Hope you all had a fabulous Halloween with too much candy! They don't really celebrate it much here, but it pays to have an aunt who lives in your mission because she hooked us up with more candy than I bet Ky, Curt and Emi got combined! (And it was AMERICAN candy..mm) Aunt Amy is the best!!
Had a BBQ with all the youth at it was great! Get your roasting sticks ready, because I'm going to teach you all to BBQ HK style and it's going to rock your world! Forget your hot dogs and marshmallows - we were cooking chicken wings, pork chops, fish balls, crab balls, toast, you name it, we were BBQing it! So just have that to look forward to.
Sister Hoxer is the greatest companion a JiMuih could ask for. She's just amazing and we work hard and have fun! Everyone tells her that if she had black hair she would look like a HongKonger..... Which we're not so sure about. But my love for her is untypeable.
Sunday night we had an interesting experience with two lessons back to back that really changed my perspective about teaching.
I'll explain.
Lesson 1: So we taught this black man from Nigeria. Good guy. He's working here, been here a couple years. We met him on the hingtit (lightrail) and he had some interest so we rescheduled him for this Sunday.
Turns out he's SUPER Catholic. We gave him a chapel tour and things were going great! He loved it and thought it was beautiful and had all kinds of great questions. We sat down and really simply and fluidly taught the Restoration. Granted, it was in English.. Haha but we were teaching great together, the spirit was totally leading the lesson and things were going great. He was understanding it all perfectly and we were keeping it real applicable to him and doing all the 9 million things that people tell you that you have to do to be a good teacher. Sister Hoxer shared the first vision and the Spirit was undeniable. It was incredible. We bear our testimonies and I'm thinking we've sealed the deal.....
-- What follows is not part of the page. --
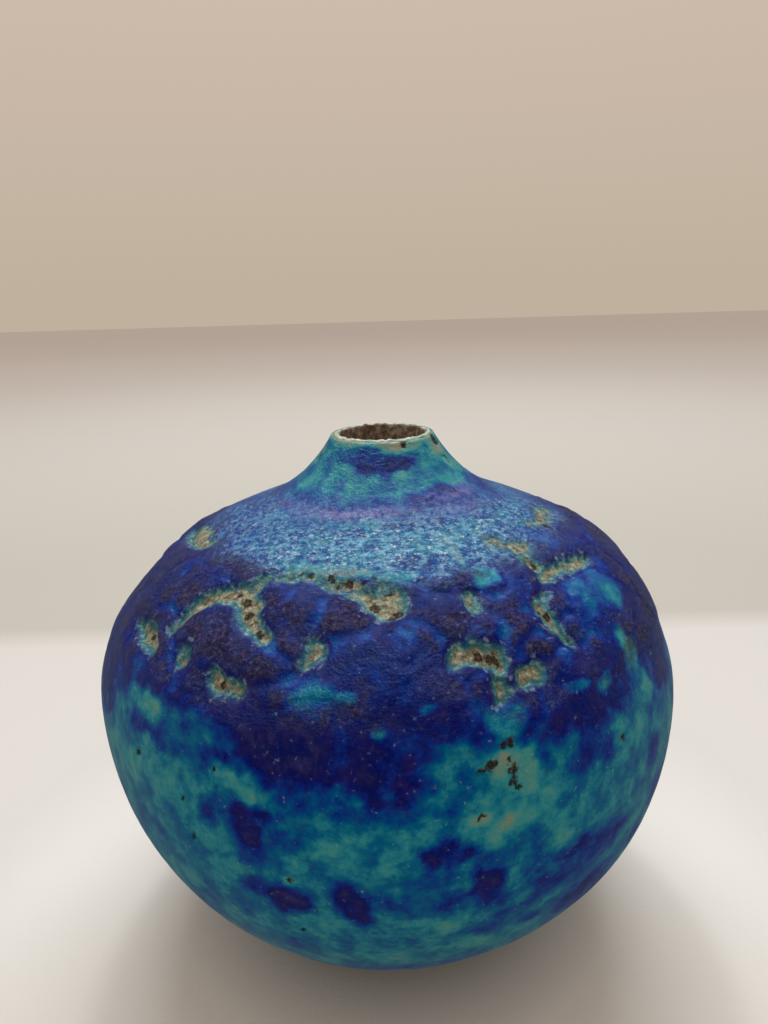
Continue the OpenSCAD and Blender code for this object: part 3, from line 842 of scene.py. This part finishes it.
class Shader(Nodes):
    """A node material for a surface."""

    def __init__(self, name):
        self.material = bpy.data.materials.new(name)
        self.material.use_nodes = True
        super().__init__(self.material.node_tree, "Object")
        self.surface = self.tree.nodes["Principled BSDF"]

    def finish(self, **inputs):
        for key, value in inputs.items():
            self.put(value, self.surface.inputs[key.replace("_", " ")])
        return self.material


# Strength of the pale dust over the cobalt
DUST = 0.2
GLAZE_SCALE = [
    (0.0, rgb(142, 142, 120)),
    (0.1, rgb(110, 144, 130)),
    (0.19, rgb(74, 150, 148)),
    (0.3, rgb(40, 138, 154)),
    (0.42, rgb(0, 104, 144)),
    (0.54, rgb(0, 72, 144)),
    (0.66, rgb(6, 40, 136)),
    (0.78, rgb(8, 18, 104)),
    (0.9, rgb(22, 24, 94)),
    (1.0, rgb(44, 42, 104)),
]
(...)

Long story short he went off about the trinity and things just went downhill from there. We're finally able to invite him to pray and ask God if it's true and you would have thought we asked him to jump off a 800 ft cliff into a tank of electric eels. Needless to say he was quite offended that we would even suggest such a thing, so we ended the lesson and he went on his way.
Lesson 2: Directly following the lesson we went over to teach a less active that has recently started coming to church. He's super awesome, just busy. He's agreed to let us practice our teaching on him, so it's been great! This time we taught in Cantonese, gama (obviously) and we practiced letting Sister Hoxer take the lead! She's INCREDIBLE and I've been amazed at how fast she's picked everything up, but learning Cantonese in just a really hard thing (if you haven't tried just take my word for it) and the lesson was taught nowhere near the level of clarity and fluidity that we were able to teach the black guy with. BUT. The Spirit was just as strong - and actually stronger because it stayed the whole time. The guy we were teaching was super touched and it was just an uplifting experience for everybody. and it reminded me a valuable lesson.
This whole preaching the gospel a whole lot more about the ground then it is about the seed or about the sower.
You all know the Parable of the Sower (Matt). What I mean by that last statement is that really when it all comes down to it, the gospel and the things we're sharing (the seed) are true and perfect. We (the sowers) are just doing our best. We study hard and we sihfaahn (roleplay) and we study more and we do our best to deliver the message as simply and as clearly as we can so that the spirit can testify that what we are saying is true. But really it all comes down to what condition the heart (or the ground) of those we are sharing this message with is in.
I am in no way saying that it isn't important for missionaries to teach clearly with power and authority. What I'm saying is that we are not perfect, and God knows that. That's why He always makes it work out - those with prepared ground and those who choose with their agency to receive the seeds we're passing out (for free, might I add) will always find that when continuously nourished, it will always bring forth fruit!
Mom sent me an email clear back saying that the parable of the sower focuses a whole lot more on the ground than it does about the seed and the sower. It was cool to experience it in real life this week. It's been good to reevaluate what condition my ground is in!
I hope that made sense. I love you all and I'm so very grateful for all you do for me! Ga yauh!!